Bitwise and Canary clearly state that staking would be handled by Coinbase Custody, which secures the SOL tokens. This structure allows investors to receive the benefits of staking without managing wallets or technical processes. Grayscale also added staking provisions but introduced an added layer of conditions.
Grayscale Adds Conditions for Staking in Filing
Grayscale’s amended filing allows staking only if specific criteria are met. The trust may stake Solana once a “Staking Condition” is satisfied. This approach gives flexibility while aligning with regulatory expectations. Grayscale’s document does not confirm when or if staking will begin, but it opens the option for the future.
In addition, Grayscale disclosed a 2.5% management fee in its filing. This is higher than typical ETF fees but may reflect the added complexity of including staking. The fee structure could be a consideration for investors seeking regulated staking exposure.
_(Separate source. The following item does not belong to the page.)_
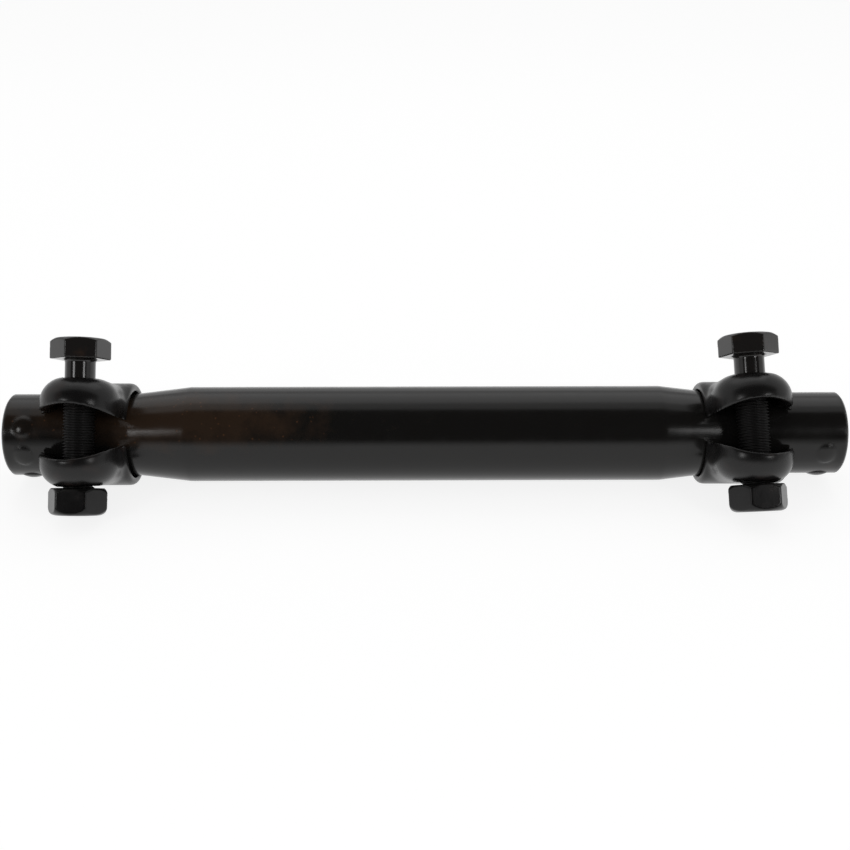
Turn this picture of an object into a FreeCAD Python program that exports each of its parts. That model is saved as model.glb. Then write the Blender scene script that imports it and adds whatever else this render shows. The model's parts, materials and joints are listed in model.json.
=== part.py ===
import FreeCAD
import Part
import math
import os

from FreeCAD import Vector

# Tie rod adjusting sleeve with its two clamps, in millimetres.
# X runs along the sleeve, +Z is up and -Y is the side that the clamp ears point to.
# The origin is on the sleeve's axis, half way along it.

ORIGIN = Vector(0, 0, 0)
AXIS_X = Vector(1, 0, 0)
AXIS_Y = Vector(0, 1, 0)
AXIS_Z = Vector(0, 0, 1)

# Sleeve: a steel tube, swaged down and threaded at both ends.
thread_radius = 10.0
neck_wall = 3.1
swage_step = 2.15
body_wall = 3.25
body_length = 151.0
taper_length = 18.0
neck_length = 39.5
thread_past_neck = 2.5
bore_taper_length = 9.0
mouth_chamfer = 1.2
rim_round = 0.7

# The slot that lets each threaded end close, on the side away from the ears.
slot_width = 2.6
slot_short_of_taper = 1.5
slot_angle = 205.0

# Round stops pressed up near each end, which keep a clamp on the neck.
stop_radius = 3.2
stop_height = 0.75
stop_setback = 6.5
stop_angles = {"left": (39.0, -4.0, -58.0), "right": (-4.0, -58.0)}

# Clamp: a band round the neck whose two ends are domed ears.
# Its inner edge reaches this far over the sleeve's taper.
clamp_over_taper = {"left": 0.2, "right": 5.6}
clamp_slack = 0.9
band_wall = 2.5
band_width = 27.2
band_edge_round = 1.8
band_bore_chamfer = 0.5
ear_inset = 1.3
ear_flat_radius = 4.4
ear_rise = 0.4
ear_wall = 3.2
ear_cant = 3.0
ear_slope = 0.55
seat_rise = 0.2
gap_height = 8.4
gap_end_height = 3.5
gap_peak_shift = 2.0
bolt_hole_slack = 0.95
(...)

The updated documents signal a broader shift in how asset managers are designing digital asset ETFs. These funds are no longer focused solely on tracking token prices. Instead, they now aim to mirror real-world utility that token holders experience on-chain.
Shift Toward Staking in ETF Space
The Solana ETF amendments come at a time when the SEC is also reviewing Ethereum ETF applications with staking elements. The agency is considering whether to allow staking features in upcoming product approvals. Bloomberg analysts say that both Solana and Ethereum ETFs with staking could potentially launch at the same time.
On June 13, seven Solana ETF applicants submitted S-1 filings. This group includes Bitwise, Grayscale, Canary, Fidelity, 21Shares, Franklin Templeton, and VanEck. All have included staking in their language. These coordinated updates suggest that staking has become a central issue in the evolving crypto ETF conversation.